Emit the exact text of every line from the line with "knob_left();" to the line with "bpy.context.scene.collection.objects.link(empty)", both ends included. No other output is expected.

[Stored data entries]
-=-=-

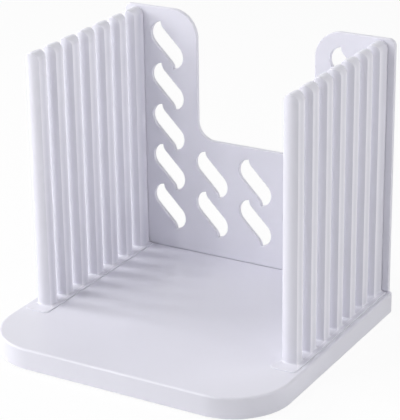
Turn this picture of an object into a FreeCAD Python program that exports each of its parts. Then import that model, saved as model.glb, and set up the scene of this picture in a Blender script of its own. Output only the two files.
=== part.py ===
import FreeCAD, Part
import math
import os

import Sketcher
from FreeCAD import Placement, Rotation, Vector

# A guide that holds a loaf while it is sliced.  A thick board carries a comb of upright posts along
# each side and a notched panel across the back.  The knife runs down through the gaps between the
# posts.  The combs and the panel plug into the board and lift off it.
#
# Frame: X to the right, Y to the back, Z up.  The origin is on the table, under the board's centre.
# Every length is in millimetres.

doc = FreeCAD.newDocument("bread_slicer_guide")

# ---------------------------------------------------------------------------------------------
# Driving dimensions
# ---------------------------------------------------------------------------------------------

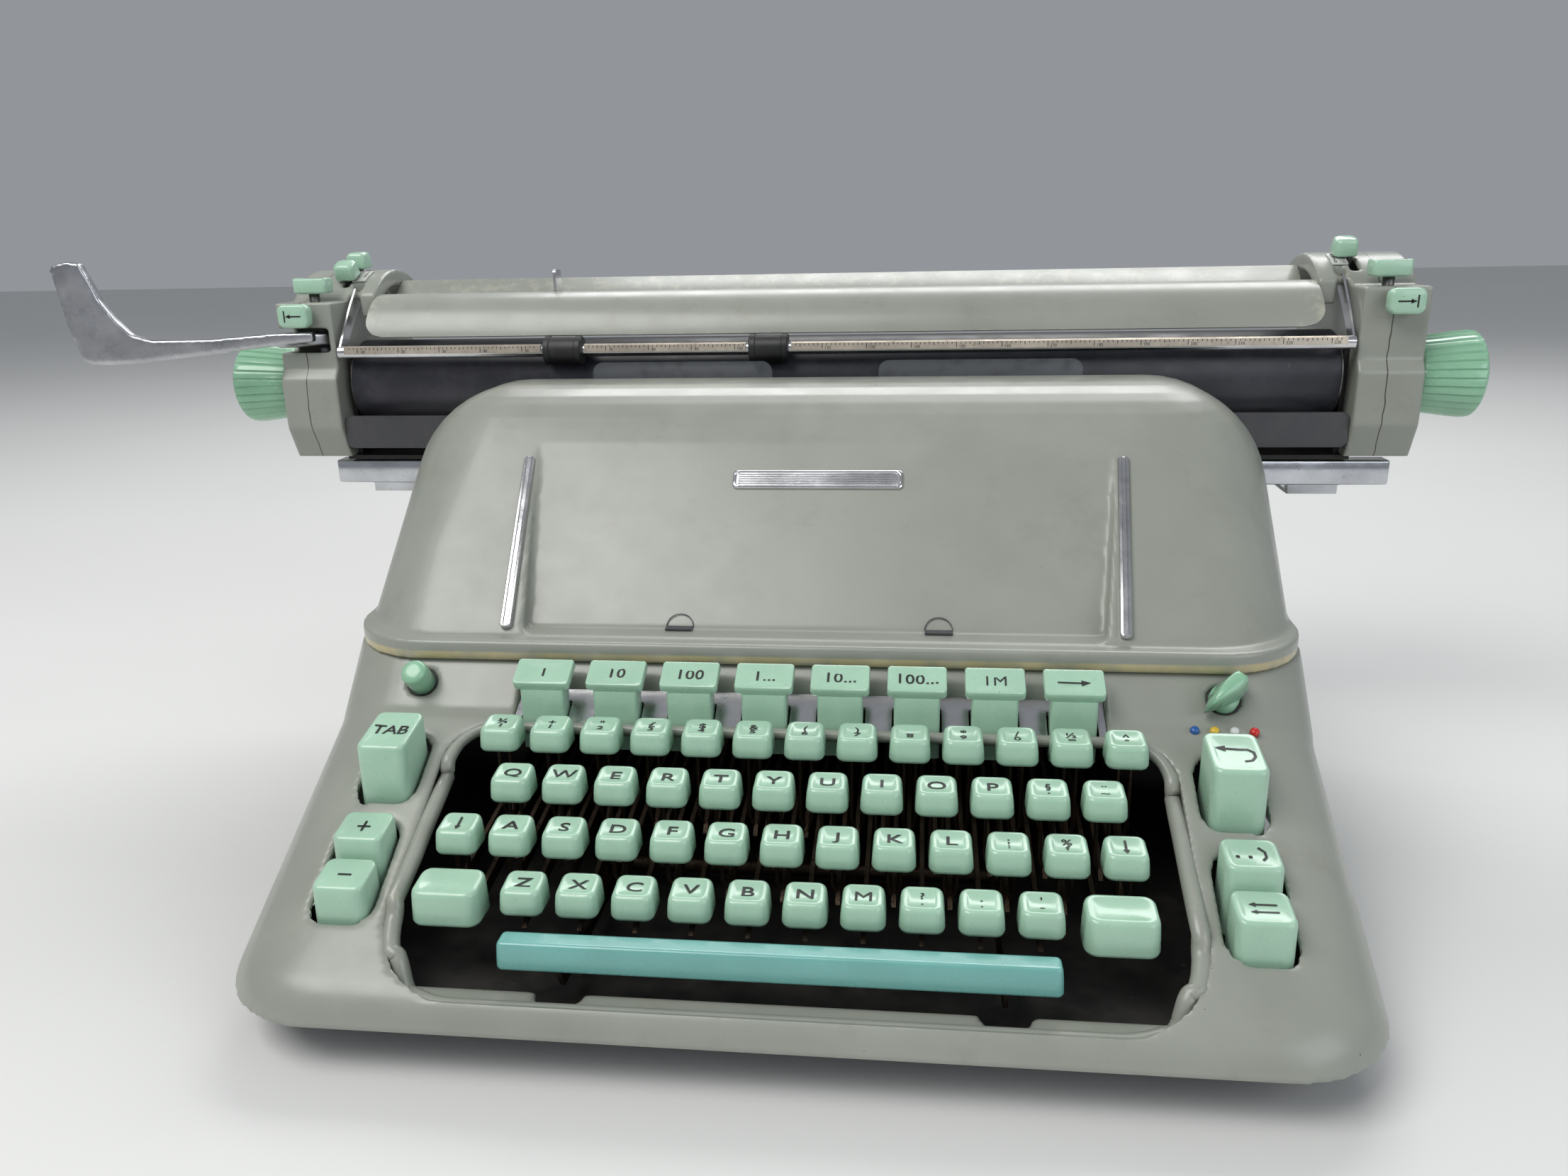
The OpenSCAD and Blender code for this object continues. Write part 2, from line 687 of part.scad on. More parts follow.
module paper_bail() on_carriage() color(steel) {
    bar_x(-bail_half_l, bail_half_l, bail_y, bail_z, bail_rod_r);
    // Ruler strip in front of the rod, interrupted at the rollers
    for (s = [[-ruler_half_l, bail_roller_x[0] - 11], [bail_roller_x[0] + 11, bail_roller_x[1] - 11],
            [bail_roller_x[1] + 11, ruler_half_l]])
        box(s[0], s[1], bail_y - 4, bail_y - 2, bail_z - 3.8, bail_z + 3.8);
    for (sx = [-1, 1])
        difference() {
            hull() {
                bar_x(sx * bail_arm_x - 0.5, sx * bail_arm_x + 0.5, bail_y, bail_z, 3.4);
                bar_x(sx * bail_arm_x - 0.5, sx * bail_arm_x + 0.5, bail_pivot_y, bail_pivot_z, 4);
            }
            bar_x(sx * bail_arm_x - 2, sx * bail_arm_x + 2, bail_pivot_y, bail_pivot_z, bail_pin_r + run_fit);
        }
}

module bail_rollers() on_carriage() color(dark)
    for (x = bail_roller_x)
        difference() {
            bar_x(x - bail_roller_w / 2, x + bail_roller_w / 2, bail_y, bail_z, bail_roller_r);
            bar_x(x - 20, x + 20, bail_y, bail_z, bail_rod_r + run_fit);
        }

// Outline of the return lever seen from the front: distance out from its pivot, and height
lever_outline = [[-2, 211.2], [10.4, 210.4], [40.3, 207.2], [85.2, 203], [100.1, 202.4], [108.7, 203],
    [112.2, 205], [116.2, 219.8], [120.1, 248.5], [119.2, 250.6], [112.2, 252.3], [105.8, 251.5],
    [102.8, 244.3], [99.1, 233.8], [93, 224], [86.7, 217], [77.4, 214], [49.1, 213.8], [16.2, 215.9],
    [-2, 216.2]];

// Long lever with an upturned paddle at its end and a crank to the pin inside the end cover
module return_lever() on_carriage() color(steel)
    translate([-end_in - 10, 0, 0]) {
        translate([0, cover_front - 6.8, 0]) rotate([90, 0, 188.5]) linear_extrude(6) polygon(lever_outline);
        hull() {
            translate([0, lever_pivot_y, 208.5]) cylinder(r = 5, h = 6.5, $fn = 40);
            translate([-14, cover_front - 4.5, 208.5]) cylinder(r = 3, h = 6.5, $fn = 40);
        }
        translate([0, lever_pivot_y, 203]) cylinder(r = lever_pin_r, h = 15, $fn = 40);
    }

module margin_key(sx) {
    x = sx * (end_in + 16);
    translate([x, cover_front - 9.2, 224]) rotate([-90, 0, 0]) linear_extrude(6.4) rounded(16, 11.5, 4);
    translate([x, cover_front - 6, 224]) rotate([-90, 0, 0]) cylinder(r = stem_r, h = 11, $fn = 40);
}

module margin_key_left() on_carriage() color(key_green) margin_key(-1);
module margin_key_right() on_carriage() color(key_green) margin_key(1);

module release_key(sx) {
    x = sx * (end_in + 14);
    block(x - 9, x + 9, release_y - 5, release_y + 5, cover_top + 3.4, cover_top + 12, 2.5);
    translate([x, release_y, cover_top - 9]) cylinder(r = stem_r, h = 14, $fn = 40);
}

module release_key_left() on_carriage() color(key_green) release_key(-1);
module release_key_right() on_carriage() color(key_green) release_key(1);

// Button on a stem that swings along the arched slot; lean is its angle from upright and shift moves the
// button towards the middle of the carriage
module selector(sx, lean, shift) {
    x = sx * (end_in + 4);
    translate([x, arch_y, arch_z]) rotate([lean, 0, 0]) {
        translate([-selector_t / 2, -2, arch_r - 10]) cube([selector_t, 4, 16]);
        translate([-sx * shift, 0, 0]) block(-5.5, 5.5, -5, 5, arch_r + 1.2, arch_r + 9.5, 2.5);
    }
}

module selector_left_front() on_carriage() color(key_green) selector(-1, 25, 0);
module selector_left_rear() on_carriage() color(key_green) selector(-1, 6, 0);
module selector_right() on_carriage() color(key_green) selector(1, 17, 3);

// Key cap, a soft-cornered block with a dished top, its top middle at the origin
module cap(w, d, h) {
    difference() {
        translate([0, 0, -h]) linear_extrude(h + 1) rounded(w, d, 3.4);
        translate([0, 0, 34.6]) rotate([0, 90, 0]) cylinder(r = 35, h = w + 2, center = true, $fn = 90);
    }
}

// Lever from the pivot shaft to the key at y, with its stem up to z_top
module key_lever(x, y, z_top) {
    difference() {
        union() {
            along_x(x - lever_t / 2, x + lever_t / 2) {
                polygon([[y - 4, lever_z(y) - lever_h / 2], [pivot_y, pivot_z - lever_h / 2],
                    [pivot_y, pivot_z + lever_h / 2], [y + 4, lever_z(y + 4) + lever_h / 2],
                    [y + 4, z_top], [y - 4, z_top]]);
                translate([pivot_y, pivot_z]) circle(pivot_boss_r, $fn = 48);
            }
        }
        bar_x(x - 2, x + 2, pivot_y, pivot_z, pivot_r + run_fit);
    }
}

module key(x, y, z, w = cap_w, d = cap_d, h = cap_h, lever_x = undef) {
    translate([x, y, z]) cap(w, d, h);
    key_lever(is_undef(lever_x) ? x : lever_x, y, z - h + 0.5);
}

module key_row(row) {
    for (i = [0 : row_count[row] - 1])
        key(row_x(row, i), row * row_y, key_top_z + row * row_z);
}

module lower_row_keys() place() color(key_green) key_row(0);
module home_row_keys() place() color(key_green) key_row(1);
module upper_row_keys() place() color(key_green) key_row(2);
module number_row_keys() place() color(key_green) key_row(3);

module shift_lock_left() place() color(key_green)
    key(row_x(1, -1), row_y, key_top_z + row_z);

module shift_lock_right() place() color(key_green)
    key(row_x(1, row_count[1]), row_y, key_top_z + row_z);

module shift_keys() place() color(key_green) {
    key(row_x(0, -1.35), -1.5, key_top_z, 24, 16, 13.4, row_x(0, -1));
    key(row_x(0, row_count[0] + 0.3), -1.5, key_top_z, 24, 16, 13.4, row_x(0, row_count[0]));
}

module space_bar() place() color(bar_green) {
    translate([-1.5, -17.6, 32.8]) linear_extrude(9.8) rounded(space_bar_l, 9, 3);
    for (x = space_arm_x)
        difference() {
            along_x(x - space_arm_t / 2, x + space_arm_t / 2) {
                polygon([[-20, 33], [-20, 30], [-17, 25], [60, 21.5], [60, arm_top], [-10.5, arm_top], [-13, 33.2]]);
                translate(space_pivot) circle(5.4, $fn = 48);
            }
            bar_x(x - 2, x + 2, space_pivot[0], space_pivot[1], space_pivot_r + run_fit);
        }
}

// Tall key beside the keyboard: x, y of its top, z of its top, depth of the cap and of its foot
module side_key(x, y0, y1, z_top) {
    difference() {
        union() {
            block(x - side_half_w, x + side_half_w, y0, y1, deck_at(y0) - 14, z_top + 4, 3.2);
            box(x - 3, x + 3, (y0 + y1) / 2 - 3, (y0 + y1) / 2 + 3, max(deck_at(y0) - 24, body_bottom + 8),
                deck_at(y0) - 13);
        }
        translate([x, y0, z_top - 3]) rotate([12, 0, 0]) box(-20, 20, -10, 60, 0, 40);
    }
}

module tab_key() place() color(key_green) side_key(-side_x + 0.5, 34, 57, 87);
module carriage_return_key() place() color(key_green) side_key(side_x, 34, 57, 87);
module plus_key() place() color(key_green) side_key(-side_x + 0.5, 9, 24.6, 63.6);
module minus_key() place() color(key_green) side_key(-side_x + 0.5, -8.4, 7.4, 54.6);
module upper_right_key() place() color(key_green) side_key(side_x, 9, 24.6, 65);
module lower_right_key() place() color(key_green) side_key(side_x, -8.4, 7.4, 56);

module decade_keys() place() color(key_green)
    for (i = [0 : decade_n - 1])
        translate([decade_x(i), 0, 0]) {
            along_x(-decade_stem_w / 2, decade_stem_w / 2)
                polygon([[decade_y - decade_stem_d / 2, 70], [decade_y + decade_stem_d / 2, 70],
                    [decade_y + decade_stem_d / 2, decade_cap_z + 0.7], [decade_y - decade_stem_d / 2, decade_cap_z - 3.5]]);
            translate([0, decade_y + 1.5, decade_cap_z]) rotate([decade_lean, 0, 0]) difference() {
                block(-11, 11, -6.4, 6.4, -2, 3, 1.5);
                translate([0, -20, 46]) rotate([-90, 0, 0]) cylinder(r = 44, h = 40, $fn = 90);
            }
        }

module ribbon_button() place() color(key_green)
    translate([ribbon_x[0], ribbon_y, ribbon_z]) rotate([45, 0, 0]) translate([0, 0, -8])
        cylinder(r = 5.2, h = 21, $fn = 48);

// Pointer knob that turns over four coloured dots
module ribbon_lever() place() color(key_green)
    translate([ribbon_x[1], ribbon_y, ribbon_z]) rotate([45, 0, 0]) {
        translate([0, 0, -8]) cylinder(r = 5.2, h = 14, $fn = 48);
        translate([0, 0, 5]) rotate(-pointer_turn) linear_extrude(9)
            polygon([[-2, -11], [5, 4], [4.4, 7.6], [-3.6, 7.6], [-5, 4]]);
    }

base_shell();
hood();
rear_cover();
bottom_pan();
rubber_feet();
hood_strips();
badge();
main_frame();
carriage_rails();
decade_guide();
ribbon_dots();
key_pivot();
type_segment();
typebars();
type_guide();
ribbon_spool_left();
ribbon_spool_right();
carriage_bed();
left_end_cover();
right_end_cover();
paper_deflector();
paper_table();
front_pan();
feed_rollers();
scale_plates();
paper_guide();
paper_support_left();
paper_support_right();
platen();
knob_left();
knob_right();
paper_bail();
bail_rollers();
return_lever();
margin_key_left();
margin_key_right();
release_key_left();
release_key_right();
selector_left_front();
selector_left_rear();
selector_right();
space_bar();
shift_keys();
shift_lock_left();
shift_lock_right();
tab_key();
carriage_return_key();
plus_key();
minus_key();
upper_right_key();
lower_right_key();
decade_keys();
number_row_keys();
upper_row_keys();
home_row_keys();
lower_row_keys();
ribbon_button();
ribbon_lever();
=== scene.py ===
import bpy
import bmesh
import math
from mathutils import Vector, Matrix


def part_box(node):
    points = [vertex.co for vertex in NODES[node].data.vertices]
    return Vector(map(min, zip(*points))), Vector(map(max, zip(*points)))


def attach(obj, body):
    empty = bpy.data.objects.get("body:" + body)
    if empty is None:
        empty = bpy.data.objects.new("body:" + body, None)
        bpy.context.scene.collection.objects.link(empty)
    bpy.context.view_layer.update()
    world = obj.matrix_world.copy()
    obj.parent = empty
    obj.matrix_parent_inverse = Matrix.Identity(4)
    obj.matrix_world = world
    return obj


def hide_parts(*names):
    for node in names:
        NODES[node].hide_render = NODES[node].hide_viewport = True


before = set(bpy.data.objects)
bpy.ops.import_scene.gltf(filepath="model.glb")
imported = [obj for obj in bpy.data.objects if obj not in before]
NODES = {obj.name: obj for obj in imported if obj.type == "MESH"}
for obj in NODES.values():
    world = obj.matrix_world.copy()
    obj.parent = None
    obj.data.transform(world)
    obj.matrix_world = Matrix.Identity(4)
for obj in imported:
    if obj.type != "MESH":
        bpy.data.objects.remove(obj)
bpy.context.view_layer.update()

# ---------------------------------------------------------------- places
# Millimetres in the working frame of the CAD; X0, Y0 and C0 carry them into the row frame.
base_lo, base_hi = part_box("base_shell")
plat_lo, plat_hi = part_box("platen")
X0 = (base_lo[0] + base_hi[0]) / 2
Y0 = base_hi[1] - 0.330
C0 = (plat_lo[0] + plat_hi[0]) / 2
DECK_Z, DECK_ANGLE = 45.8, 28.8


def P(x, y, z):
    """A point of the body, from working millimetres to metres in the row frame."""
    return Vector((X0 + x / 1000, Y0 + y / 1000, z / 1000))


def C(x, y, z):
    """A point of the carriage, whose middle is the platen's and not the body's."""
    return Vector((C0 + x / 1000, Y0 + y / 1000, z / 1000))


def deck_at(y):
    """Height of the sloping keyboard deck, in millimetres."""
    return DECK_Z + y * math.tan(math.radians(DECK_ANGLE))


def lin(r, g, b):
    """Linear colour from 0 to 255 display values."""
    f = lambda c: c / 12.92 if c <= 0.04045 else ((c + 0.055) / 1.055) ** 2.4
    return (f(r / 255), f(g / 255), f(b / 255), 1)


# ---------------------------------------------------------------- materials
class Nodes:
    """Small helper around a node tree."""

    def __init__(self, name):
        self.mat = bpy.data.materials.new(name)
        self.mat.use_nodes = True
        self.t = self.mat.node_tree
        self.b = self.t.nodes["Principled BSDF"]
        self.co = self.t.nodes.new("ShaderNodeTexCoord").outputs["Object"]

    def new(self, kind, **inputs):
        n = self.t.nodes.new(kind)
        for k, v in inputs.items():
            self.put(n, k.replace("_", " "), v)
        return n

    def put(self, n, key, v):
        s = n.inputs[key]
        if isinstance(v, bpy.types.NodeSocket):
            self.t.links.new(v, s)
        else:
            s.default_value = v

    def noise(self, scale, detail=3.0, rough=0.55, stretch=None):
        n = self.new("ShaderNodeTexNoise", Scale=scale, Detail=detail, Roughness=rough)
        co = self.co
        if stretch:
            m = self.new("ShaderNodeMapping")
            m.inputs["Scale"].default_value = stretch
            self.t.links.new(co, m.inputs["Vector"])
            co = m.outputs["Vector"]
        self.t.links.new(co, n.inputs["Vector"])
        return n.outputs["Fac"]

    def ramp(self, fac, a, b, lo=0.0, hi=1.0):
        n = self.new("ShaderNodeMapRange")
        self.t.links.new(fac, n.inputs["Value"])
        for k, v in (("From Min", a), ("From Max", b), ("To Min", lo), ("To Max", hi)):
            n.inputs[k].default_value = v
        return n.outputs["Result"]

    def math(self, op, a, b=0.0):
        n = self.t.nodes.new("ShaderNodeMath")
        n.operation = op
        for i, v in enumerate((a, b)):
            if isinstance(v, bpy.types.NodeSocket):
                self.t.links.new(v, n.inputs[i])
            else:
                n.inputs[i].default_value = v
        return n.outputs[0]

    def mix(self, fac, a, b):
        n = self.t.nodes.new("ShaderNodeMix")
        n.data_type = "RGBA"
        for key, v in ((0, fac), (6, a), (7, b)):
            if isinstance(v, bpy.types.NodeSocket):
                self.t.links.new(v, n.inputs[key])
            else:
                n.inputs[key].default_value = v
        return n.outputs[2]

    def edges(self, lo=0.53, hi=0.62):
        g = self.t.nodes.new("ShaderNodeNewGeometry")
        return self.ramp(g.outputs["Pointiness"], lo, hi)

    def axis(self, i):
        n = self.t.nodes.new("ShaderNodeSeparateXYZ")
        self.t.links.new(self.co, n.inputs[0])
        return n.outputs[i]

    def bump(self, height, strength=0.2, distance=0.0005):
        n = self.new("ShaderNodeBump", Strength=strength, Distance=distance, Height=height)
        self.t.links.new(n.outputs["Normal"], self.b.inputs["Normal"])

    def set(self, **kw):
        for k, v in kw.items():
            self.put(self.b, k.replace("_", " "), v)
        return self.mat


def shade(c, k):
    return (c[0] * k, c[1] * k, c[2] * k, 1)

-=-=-

**Result**
knob_left();
knob_right();
paper_bail();
bail_rollers();
return_lever();
margin_key_left();
margin_key_right();
release_key_left();
release_key_right();
selector_left_front();
selector_left_rear();
selector_right();
space_bar();
shift_keys();
shift_lock_left();
shift_lock_right();
tab_key();
carriage_return_key();
plus_key();
minus_key();
upper_right_key();
lower_right_key();
decade_keys();
number_row_keys();
upper_row_keys();
home_row_keys();
lower_row_keys();
ribbon_button();
ribbon_lever();
=== scene.py ===
import bpy
import bmesh
import math
from mathutils import Vector, Matrix


def part_box(node):
    points = [vertex.co for vertex in NODES[node].data.vertices]
    return Vector(map(min, zip(*points))), Vector(map(max, zip(*points)))


def attach(obj, body):
    empty = bpy.data.objects.get("body:" + body)
    if empty is None:
        empty = bpy.data.objects.new("body:" + body, None)
        bpy.context.scene.collection.objects.link(empty)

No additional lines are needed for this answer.